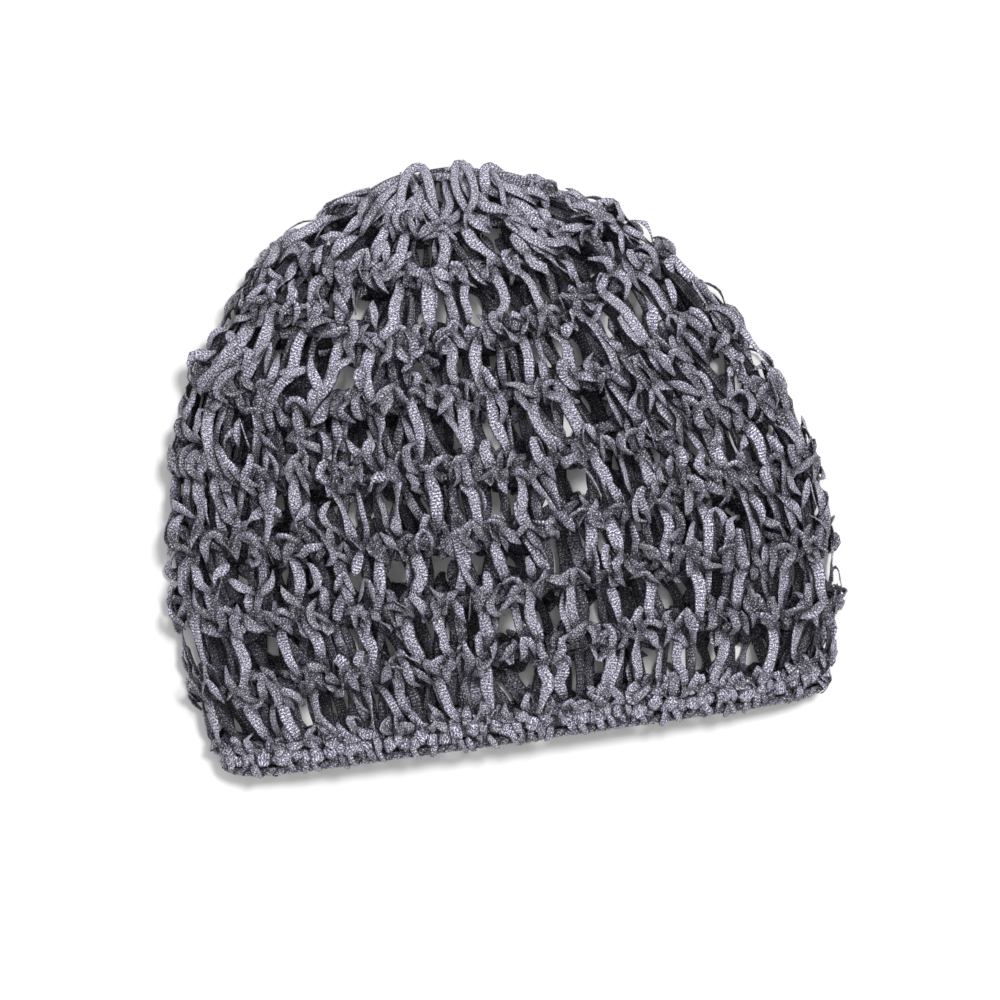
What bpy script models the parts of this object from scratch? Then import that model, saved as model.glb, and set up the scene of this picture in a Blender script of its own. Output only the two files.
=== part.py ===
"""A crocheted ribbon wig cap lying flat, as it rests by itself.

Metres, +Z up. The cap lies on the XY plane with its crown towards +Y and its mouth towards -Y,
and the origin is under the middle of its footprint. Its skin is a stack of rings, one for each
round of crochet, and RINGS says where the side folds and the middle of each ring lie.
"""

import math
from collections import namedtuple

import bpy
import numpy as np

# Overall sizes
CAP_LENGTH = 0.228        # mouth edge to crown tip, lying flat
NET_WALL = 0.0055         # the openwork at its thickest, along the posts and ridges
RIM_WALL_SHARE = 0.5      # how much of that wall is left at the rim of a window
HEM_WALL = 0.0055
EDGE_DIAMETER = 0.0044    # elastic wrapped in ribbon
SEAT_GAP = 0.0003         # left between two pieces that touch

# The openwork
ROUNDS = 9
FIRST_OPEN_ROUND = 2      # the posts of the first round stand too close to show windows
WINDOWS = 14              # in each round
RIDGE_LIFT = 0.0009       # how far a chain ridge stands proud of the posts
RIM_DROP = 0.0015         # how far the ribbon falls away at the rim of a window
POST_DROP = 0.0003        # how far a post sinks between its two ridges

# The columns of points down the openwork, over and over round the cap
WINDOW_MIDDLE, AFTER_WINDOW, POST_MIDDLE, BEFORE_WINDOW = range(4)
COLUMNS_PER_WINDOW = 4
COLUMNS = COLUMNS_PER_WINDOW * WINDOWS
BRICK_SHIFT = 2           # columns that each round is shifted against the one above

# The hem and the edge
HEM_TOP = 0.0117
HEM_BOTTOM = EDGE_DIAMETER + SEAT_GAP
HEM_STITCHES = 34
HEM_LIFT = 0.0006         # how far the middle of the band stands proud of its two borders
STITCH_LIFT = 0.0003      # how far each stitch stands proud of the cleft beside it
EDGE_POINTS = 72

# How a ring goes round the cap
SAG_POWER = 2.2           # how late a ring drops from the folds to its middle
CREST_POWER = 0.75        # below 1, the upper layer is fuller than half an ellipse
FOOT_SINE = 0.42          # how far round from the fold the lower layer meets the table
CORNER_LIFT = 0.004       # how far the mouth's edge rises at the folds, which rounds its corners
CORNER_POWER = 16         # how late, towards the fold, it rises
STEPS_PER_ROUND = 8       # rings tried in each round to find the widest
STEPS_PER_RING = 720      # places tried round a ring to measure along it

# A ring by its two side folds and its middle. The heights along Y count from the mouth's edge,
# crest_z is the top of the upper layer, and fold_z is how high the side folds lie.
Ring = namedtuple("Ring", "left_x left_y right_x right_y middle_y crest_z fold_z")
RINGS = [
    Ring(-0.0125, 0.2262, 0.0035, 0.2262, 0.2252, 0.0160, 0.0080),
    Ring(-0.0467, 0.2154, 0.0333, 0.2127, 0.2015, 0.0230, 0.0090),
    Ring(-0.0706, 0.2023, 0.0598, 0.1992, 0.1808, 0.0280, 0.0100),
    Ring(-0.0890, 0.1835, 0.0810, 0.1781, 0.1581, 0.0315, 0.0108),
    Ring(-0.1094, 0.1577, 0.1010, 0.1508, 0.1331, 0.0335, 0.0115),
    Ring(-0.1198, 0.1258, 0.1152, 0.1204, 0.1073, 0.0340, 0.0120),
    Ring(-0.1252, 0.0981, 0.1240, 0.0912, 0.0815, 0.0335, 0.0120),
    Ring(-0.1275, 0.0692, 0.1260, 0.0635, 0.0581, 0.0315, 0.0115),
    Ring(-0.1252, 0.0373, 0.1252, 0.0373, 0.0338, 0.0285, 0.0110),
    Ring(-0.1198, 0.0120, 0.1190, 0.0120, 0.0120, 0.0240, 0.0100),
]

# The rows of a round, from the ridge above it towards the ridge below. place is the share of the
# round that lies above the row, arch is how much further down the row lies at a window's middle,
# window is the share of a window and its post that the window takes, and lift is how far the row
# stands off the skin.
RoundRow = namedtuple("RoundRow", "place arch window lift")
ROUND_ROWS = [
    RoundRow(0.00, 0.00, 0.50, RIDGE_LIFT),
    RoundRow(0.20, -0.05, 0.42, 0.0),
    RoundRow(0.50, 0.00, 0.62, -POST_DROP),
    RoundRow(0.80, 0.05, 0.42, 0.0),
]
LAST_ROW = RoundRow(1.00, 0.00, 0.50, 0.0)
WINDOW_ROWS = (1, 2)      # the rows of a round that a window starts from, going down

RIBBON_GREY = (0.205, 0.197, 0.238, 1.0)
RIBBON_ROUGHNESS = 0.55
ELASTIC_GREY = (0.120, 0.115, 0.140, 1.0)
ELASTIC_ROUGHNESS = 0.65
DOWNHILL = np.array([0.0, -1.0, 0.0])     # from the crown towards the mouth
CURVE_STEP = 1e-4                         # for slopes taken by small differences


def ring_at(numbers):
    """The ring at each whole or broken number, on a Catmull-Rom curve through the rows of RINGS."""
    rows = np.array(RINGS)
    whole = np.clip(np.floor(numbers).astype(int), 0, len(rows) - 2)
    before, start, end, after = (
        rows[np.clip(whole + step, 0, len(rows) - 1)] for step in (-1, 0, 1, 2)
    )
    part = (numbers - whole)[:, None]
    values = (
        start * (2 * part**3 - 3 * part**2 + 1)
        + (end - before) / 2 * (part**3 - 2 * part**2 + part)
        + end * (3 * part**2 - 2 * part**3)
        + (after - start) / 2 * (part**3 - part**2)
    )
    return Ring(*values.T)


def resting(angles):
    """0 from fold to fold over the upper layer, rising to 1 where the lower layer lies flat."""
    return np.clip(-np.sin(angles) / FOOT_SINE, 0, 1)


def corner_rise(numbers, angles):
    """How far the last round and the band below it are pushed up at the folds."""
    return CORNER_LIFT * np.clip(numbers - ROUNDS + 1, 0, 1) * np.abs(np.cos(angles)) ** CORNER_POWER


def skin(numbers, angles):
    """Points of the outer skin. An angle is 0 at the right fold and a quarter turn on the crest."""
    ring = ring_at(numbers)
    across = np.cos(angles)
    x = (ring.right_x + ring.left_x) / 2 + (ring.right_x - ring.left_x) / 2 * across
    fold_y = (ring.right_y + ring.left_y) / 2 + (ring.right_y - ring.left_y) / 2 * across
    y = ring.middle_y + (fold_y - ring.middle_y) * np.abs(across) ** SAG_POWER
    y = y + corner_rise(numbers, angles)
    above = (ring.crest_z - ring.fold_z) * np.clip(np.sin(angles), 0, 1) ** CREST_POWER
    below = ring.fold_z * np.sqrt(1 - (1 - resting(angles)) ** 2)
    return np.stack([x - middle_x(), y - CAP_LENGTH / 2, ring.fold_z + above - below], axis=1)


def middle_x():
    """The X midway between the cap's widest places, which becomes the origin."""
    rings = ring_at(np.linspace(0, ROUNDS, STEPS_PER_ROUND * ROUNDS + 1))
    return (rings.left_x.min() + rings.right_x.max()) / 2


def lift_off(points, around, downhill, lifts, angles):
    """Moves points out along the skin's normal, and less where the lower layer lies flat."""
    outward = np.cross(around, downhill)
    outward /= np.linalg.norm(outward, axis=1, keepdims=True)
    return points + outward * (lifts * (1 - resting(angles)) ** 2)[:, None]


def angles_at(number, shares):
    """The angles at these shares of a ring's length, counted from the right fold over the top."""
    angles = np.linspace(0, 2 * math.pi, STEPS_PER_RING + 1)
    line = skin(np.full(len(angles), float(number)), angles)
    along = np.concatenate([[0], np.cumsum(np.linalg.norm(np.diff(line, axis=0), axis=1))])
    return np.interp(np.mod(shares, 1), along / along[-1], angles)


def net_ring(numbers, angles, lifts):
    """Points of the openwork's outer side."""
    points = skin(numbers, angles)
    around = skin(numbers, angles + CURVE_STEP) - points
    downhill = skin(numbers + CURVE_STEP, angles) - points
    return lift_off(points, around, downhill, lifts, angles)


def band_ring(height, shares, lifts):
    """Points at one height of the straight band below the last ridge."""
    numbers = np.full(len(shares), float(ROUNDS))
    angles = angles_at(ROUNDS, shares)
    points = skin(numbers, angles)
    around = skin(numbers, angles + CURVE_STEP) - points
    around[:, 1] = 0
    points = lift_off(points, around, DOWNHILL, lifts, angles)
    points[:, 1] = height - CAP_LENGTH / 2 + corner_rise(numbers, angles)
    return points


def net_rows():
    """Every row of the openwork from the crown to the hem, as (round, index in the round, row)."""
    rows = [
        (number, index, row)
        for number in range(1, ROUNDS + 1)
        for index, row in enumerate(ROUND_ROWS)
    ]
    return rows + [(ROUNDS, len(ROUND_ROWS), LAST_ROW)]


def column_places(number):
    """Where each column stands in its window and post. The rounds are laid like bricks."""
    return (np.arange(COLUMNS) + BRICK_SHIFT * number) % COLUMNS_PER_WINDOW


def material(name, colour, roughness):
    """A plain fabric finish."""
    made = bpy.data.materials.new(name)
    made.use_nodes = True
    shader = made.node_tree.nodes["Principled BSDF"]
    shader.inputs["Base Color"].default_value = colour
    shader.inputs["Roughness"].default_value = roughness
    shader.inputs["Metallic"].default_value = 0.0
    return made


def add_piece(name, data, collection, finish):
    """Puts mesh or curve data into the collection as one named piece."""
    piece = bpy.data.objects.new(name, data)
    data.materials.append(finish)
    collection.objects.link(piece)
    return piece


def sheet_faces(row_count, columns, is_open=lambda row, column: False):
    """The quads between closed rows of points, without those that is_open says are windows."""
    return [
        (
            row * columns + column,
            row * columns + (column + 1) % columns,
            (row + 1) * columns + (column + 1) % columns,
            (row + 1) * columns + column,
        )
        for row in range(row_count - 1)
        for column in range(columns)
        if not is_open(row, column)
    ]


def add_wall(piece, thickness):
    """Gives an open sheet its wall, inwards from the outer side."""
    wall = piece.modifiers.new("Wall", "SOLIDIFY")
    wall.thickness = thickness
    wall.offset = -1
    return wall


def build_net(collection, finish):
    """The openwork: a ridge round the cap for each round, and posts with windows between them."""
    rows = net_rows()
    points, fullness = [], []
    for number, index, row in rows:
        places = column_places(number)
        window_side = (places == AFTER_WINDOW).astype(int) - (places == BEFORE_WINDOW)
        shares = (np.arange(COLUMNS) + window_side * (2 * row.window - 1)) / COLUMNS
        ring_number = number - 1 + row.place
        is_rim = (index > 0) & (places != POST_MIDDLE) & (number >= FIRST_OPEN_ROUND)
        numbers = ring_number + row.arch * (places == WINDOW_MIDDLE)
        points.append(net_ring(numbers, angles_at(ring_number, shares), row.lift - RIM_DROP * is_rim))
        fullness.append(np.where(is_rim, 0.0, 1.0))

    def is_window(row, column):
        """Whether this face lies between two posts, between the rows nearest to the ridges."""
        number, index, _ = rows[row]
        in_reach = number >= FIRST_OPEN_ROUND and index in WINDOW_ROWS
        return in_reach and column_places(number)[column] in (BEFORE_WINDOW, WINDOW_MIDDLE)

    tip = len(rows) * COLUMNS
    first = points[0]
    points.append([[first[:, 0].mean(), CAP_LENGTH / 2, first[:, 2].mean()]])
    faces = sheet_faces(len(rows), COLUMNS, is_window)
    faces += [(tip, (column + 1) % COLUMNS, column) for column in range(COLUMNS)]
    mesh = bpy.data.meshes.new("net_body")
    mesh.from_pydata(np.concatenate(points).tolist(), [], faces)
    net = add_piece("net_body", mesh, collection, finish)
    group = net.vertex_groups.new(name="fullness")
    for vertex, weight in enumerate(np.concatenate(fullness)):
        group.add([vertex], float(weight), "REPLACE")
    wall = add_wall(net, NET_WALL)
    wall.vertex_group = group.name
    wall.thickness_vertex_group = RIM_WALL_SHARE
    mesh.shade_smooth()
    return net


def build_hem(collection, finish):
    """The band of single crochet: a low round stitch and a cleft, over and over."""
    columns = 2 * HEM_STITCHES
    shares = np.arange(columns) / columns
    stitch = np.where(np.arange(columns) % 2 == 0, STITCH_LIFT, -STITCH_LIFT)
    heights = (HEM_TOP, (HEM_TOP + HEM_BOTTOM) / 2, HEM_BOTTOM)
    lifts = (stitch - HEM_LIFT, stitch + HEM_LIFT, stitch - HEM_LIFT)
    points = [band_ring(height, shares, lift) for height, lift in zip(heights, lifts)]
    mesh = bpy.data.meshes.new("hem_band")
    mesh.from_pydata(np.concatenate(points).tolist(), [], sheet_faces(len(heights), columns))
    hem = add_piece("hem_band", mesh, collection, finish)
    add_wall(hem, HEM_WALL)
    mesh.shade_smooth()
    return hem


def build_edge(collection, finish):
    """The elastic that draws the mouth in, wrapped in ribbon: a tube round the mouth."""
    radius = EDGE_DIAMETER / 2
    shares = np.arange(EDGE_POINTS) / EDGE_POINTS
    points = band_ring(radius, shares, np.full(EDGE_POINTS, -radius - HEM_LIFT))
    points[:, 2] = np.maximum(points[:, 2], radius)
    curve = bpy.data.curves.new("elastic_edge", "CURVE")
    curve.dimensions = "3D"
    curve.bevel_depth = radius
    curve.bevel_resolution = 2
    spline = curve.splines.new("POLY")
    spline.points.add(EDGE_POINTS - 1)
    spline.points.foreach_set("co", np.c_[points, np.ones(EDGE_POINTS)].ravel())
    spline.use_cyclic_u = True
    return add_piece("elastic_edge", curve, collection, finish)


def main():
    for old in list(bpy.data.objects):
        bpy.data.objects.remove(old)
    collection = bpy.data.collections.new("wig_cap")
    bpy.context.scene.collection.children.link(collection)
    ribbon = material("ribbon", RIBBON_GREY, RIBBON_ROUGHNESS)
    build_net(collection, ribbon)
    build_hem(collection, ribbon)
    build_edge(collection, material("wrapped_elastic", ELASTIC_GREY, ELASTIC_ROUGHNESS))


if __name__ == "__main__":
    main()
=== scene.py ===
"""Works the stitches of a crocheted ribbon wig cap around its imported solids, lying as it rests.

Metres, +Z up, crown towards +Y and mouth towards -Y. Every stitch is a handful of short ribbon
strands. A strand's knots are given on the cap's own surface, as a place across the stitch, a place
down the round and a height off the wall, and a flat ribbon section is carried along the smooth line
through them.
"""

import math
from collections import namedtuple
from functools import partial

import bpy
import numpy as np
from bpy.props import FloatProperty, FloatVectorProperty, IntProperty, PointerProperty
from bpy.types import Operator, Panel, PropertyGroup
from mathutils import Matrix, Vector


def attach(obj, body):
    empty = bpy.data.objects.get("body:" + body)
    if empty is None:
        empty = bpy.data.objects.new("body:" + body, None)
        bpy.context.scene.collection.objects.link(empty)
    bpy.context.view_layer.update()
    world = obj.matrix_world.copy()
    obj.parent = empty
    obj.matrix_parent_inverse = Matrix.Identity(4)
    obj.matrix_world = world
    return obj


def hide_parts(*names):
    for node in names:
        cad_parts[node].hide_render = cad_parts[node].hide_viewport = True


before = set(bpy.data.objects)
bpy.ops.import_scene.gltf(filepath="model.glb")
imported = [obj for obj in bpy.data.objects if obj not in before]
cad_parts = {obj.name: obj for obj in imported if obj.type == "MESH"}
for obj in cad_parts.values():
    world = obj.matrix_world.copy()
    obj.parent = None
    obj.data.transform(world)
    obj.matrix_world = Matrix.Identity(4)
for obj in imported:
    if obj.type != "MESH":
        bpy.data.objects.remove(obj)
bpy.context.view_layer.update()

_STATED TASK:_
Extract exactly and only the span of lines that begins at the line containing "bpy.context.scene.collection.children.link(collection)" and ends at the line containing "before = set(bpy.data.objects)".

_EXERCISE ANSWER:_
    bpy.context.scene.collection.children.link(collection)
    ribbon = material("ribbon", RIBBON_GREY, RIBBON_ROUGHNESS)
    build_net(collection, ribbon)
    build_hem(collection, ribbon)
    build_edge(collection, material("wrapped_elastic", ELASTIC_GREY, ELASTIC_ROUGHNESS))


if __name__ == "__main__":
    main()
=== scene.py ===
"""Works the stitches of a crocheted ribbon wig cap around its imported solids, lying as it rests.

Metres, +Z up, crown towards +Y and mouth towards -Y. Every stitch is a handful of short ribbon
strands. A strand's knots are given on the cap's own surface, as a place across the stitch, a place
down the round and a height off the wall, and a flat ribbon section is carried along the smooth line
through them.
"""

import math
from collections import namedtuple
from functools import partial

import bpy
import numpy as np
from bpy.props import FloatProperty, FloatVectorProperty, IntProperty, PointerProperty
from bpy.types import Operator, Panel, PropertyGroup
from mathutils import Matrix, Vector


def attach(obj, body):
    empty = bpy.data.objects.get("body:" + body)
    if empty is None:
        empty = bpy.data.objects.new("body:" + body, None)
        bpy.context.scene.collection.objects.link(empty)
    bpy.context.view_layer.update()
    world = obj.matrix_world.copy()
    obj.parent = empty
    obj.matrix_parent_inverse = Matrix.Identity(4)
    obj.matrix_world = world
    return obj


def hide_parts(*names):
    for node in names:
        cad_parts[node].hide_render = cad_parts[node].hide_viewport = True


before = set(bpy.data.objects)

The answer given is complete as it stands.